The culmination of the celebrations will bring together most of the greatest names in Indian cricket. Almost every former Indian captain will grace the occasion, with Sir Richard Hadlee from New Zealand making this an almost global event. All Karnataka cricketers of the past and present will be in attendance, from BK Garudachar, a wonderfully fit and sharp 96-year-old to V Subramanya, under whose captaincy a plethora of legends in the making including Viswanath, Kirmani, EAS Prasanna and BS Chandrasekhar made their first-class debuts and who is flying down from Australia specifically for the event on August 17.
That Saturday night is guaranteed to bring a lump to the throat, a tear to the eye. From all indications, it will be a show to remember, but it's worth remembering that the show will be what it will be not because of the razzmatazz and song-and-dance routines lined up, but because of the presence of men who made watching and following cricket an absolute privilege. And because of the men who aren't with us anymore, but whose vision and drive and commitment and dreams allowed those that followed to realise their dreams and spark dreams in succeeding generations.

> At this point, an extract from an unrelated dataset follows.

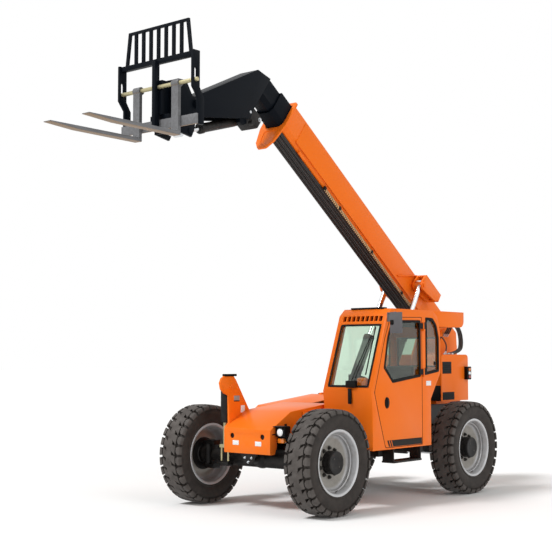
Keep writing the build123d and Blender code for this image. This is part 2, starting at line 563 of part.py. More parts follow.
def head():
    """Gooseneck: two side plates, top and rear plates, lugs for the tilt ram's base and the coupler's pin."""
    px, pz = HEAD_PIN
    bx, bz = TILT_BASE
    top, bottom = on_boom(SECTION_END - 5, 262), on_boom(SECTION_END - 5, -300)
    crest, brow = (px - 1155, pz + 638), (px - 139, pz + 155)
    solid = side_plate([top, crest, brow, (px + 10, pz + 78), (px + 80, pz), (px, pz - 80), (px - 153, pz - 124),
                        (px - 1010, pz - 5), bottom], (-HEAD_Y, HEAD_Y))
    solid -= side_plate([(top[0] + 40, top[1] - 60), (crest[0], crest[1] - 22), (brow[0], brow[1] - 22),
                         (px + 200, pz + 60), (px + 200, pz - 200), (px - 153, pz - 230), (px - 960, pz - 230),
                         (bottom[0] + 40, bottom[1] - 30)],
                        (20 - HEAD_Y, HEAD_Y - 20))
    lugs = both(side_plate([(bx - 70, bz + 200), (bx + 90, bz + 200), (bx + 60, bz - 30), (bx, bz - 60),
                            (bx - 60, bz - 30)], (60, HEAD_Y - 19)))
    return solid + lugs + cross_rod(bx, bz, (19 - HEAD_Y, HEAD_Y - 19), TILT_PIN_R)


SECTION_END = 5230.0          # the inner section's end, where the head is welded on
THIN = 10.0                   # wall of the two inner sections


def boom():
    """The three sections with the head, and the hose bundle clipped under the outer one."""
    save("boom_outer", BOOM * boom_outer())
    middle_mouth = BOOM_MOUTH + 240
    middle = section(STEP_IN, THIN, (350, middle_mouth))
    save("boom_middle", BOOM * (middle + wear_pads(STEP_IN, THIN, middle_mouth)))
    inset = STEP_IN + THIN + MOUTH_WEAR + FIT
    inner = section(inset, THIN, (600, SECTION_END))
    plug = BOOM * (box((SECTION_END - 130, SECTION_END + FIT), (inset - BOOM_Y, BOOM_Y - inset),
                       (BOOM_FLOOR + inset, BOOM_TOP - inset)))
    px, pz = HEAD_PIN
    neck = head() - plug - cross_rod(px, pz, (-200, 200), HEAD_PIN_R + FIT)
    save("boom_inner", BOOM * inner + neck)
    hoses = [rod((420, y, BOOM_FLOOR - FIT - r), (BOOM_MOUTH - 70, y, BOOM_FLOOR - FIT - r), r)
             for y, r in ((-92, 24), (-42, 22), (2, 18), (46, 22), (94, 20))]
    save("boom_hoses", BOOM * group(hoses))


# ---- rams -----------------------------------------------------------------------------------------------
def ram(base, eye, y, barrel_r, rod_r, base_r, base_pin, eye_r, pin, width, length, tail):
    """One ram in an (x, z) plane: barrel of a given length, and rod from its tail up to its eye and pin."""
    start, end = Vector(base[0], y, base[1]), Vector(eye[0], y, eye[1])
    way = (end - start).normalized()
    mouth = start + way * length
    across = (y - width / 2, y + width / 2)
    wide = (y - width, y + width)
    barrel = rod(start + way * (base_r * 0.7), mouth, barrel_r) + rod(mouth - way * 60, mouth, barrel_r + 8)
    barrel += cross_rod(*base, across, base_r)
    barrel -= rod(start + way * (base_r + 25), mouth + way * 5, rod_r + FIT)
    barrel -= cross_rod(*base, wide, base_pin + FIT)
    pin_r, pin_half = pin
    stem = rod(start + way * tail, end - way * (eye_r * 0.6), rod_r) + cross_rod(*eye, across, eye_r)
    return barrel, stem + cross_rod(*eye, (y - pin_half, y + pin_half), pin_r)


def rams():
    """The lift and tilt rams. Each rod carries its own eye pin, so that the linkage is open there."""
    lift_eye = on_boom(*LIFT_EYE)
    for side, sign in (("left", 1), ("right", -1)):
        barrel, stem = ram(LIFT_BASE, lift_eye, sign * LIFT_Y, barrel_r=72, rod_r=40, base_r=75, base_pin=29,
                           eye_r=62, pin=(32, LIFT_GAP - 5), width=90, length=1620, tail=905)
        save(f"lift_barrel_{side}", barrel)
        save(f"lift_rod_{side}", stem)
    barrel, stem = ram(TILT_BASE, TILT_EYE, 0.0, barrel_r=58, rod_r=30, base_r=55, base_pin=TILT_PIN_R, eye_r=55,
                       pin=(TILT_PIN_R, CHEEK_Y - 5), width=90, length=672, tail=390)
    save("tilt_barrel", barrel)
    save("tilt_rod", stem)


# ---- carriage -------------------------------------------------------------------------------------------
FACE = HEAD_PIN[0] + 415              # front of the carriage's uprights low down, and of the plate they carry
BACK = FACE - 110
SILL_DROP, RAIL_RISE = 350.0, 480.0   # the carriage's foot and top rail, below and above the head's pin
SILL, RAIL = HEAD_PIN[1] - SILL_DROP, HEAD_PIN[1] + RAIL_RISE
SHAFT = (FACE + 22, HEAD_PIN[1] + 145)
UPRIGHT_Y, UPRIGHT = 620.0, 32.0
UPRIGHT_STEP = 70.0                   # the uprights' upper part stands this much further forward
SLOT = 115.0                          # the fork shaft can rise this far in its slots
RACK, RACK_Y, BARS, BAR_PITCH = 390.0, 495.0, 7, 125.0
RAIL_PLATE = 118.0                    # height of the fork rail


def coupler():
    """Two cheek plates and a face plate, with the pins that the boom head and the tilt ram work on."""
    px, pz = HEAD_PIN
    ex, ez = TILT_EYE
    face = BACK - 15
    gap = CHEEK_Y
    cheeks = both(side_plate([(px - 60, pz + 60), (px + 60, pz + 90), (face - 130, pz + 250), (face, pz + 250),
                              (face, SILL - 10), (ex - 30, ez - 70), (ex - 70, ez + 10)], (gap, gap + 28)))
    plate = box((face - 30, face), (-gap - 28, gap + 28), (SILL - 10, pz + 250))
    plate += both(cross_rod(px, pz, (gap + 27, gap + 85), HEAD_PIN_R + 22))
    hub_pin = cross_rod(px, pz, (-gap - 28, gap + 28), HEAD_PIN_R)
    eye_pin = both(cross_rod(ex, ez, (gap + 27, gap + 40), TILT_PIN_R + 10))
    return cheeks + plate + hub_pin + eye_pin


def carriage_frame():
    """Stepped and slotted uprights, top rail and centre post, with the bar backrest above."""
    sx, sz = SHAFT
    inner = UPRIGHT_Y - UPRIGHT
    tall = RAIL - SILL
    low_kink, high_kink = SILL + 0.37 * tall, SILL + 0.5 * tall
    back, front = BACK, FACE - 15
    upright = side_plate([(back, SILL), (front, SILL), (front, low_kink), (front + UPRIGHT_STEP + 15, high_kink),
                          (front + UPRIGHT_STEP + 15, RAIL), (back + UPRIGHT_STEP, RAIL),
                          (back + UPRIGHT_STEP, high_kink), (back, low_kink)], (inner, UPRIGHT_Y))
    frame = both(upright)
    rail = (FACE - 20, FACE + 40)
    frame += box(rail, (-inner - 5, inner + 5), (RAIL - 62, RAIL - 4))
    frame += box((FACE + 12, SHAFT[0] + 62), (-25, 25), (SILL, RAIL - 30))
    frame += box((BACK - 15 + FIT, FACE - 15), (-150, 150), (SILL + 60, SILL + RAIL_PLATE + 62))
    frame += box((BACK - 15 + FIT, FACE + 14), (-70, 70), (SILL + RAIL_PLATE + 60, SILL + 575))
    rack_low, rack_top = RAIL - 10, RAIL + RACK
    x = (FACE - 8, FACE + 20)
    frame += [box(x, (y - 20, y + 20), (rack_low, rack_top))
              for y in [BAR_PITCH * (i - (BARS - 1) / 2) for i in range(BARS)]]
    frame += box(x, (-RACK_Y, RACK_Y), (rack_top - 32, rack_top))
    frame += both(cross_plate([(RACK_Y + 12, rack_low), (RACK_Y + 52, rack_low), (RACK_Y, rack_top),
                               (RACK_Y - 40, rack_top)], x))
    slot_r = SHAFT_R + PIN_FIT
    through = (inner - 5, UPRIGHT_Y + 5)
    frame -= both([box((sx - slot_r, sx + slot_r), through, (sz, sz + SLOT)), cross_rod(sx, sz + SLOT, through, slot_r)])
    return frame - cross_rod(sx, sz, (-UPRIGHT_Y - 80, UPRIGHT_Y + 80), slot_r)


def carriage():
    save("coupler", coupler())
    save("carriage_frame", carriage_frame())
    sx, sz = SHAFT
    save("fork_rail", box((FACE - 15, FACE + 10), (-UPRIGHT_Y, UPRIGHT_Y), (SILL, SILL + RAIL_PLATE)))
    save("fork_shaft", cross_rod(sx, sz, (-UPRIGHT_Y - 28, UPRIGHT_Y + 28), SHAFT_R))
    heel, tip, thick = FACE + 10 + FIT, SHAFT[0] + 1333, 45
    low = SILL - 102
    fork_y = (262, 372)
    blade = side_plate([(heel, low), (tip - 400, low + 5), (tip, low + thick - 12), (tip, low + thick - 5),
                        (tip - 12, low + thick), (heel + thick, low + thick), (heel + thick, sz),
                        (heel, sz)], fork_y)
    fork = blade + cross_rod(sx, sz, fork_y, 46) - cross_rod(sx, sz, (200, 440), SHAFT_R + PIN_FIT)
    save("fork_left", fork)
    save("fork_right", mirrored(fork))


save("main_frame", main_frame())
save("nose", nose())
save("sway_bracket", sway_bracket())
sway_cylinder()
rear_boxes()
save("counterweight", counterweight())
engine()
lamps()
cab()
axles()
wheels()
boom()
rams()
carriage()
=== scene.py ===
"""Looks of the rough-terrain telehandler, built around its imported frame.

Everything is in metres. X runs forward, Y to the machine's left and Z up, from the ground midway between
the four wheels. The sections follow the machine as it is put together, from its wheels to its forks.
"""
import json
import math

import bmesh
import bpy
from mathutils import Matrix, Vector


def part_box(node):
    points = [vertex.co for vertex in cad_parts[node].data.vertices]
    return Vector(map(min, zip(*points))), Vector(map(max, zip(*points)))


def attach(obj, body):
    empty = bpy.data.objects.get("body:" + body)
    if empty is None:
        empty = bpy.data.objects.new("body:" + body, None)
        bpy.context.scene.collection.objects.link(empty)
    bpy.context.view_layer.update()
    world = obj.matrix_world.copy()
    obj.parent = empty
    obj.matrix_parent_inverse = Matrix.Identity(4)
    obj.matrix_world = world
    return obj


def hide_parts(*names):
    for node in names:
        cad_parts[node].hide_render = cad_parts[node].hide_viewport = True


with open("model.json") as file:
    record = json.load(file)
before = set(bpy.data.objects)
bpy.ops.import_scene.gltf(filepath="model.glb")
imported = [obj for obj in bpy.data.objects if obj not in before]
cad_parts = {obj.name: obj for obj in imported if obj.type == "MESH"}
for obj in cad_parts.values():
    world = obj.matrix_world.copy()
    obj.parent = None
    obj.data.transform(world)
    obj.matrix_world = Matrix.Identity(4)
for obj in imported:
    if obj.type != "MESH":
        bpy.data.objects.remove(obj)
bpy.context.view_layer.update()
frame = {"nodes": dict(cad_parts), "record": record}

# ---- studio -------------------------------------------------------------------------------------------
# A pale studio: a white floor with no edge in sight, an even sky, a broad soft key lamp above the machine's
# front and a weaker, softer one on its left, as for a sales picture.
scene = bpy.context.scene
scene.view_settings.view_transform = "Standard"


def tone(code):
    """A hex colour as the eye reads it, turned to the linear values that light works in."""
    parts = [int(code[i:i + 2], 16) / 255 for i in (1, 3, 5)]
    return (*[c / 12.92 if c <= 0.04045 else ((c + 0.055) / 1.055) ** 2.4 for c in parts], 1.0)


def node(tree, kind, sockets=None, **settings):
    """Adds one node with its settings. A socket takes a value, a socket, or a node's first output in use.

    A Mix of colours takes its share at socket 0 and its two colours at 6 and 7.
    """
    made = tree.nodes.new("ShaderNode" + kind)
    for key, value in settings.items():
        setattr(made, key, value)
    for key, value in (sockets or {}).items():
        if isinstance(value, bpy.types.Node):
            value = next(output for output in value.outputs if output.enabled)
        if isinstance(value, bpy.types.NodeSocket):
            tree.links.new(value, made.inputs[key])
        else:
            made.inputs[key].default_value = value
    return made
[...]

If only for those three hours at the Chinnaswamy Stadium on the night of August 17, cynicism and negativity and mistrust will be put on the backburner. Those three hours will most certainly not right the ills that have plagued cricket of late, but they will be a stark reminder in these days when we need reminding that the world of cricket can still be a happy place if we want it to be. And allow it to be.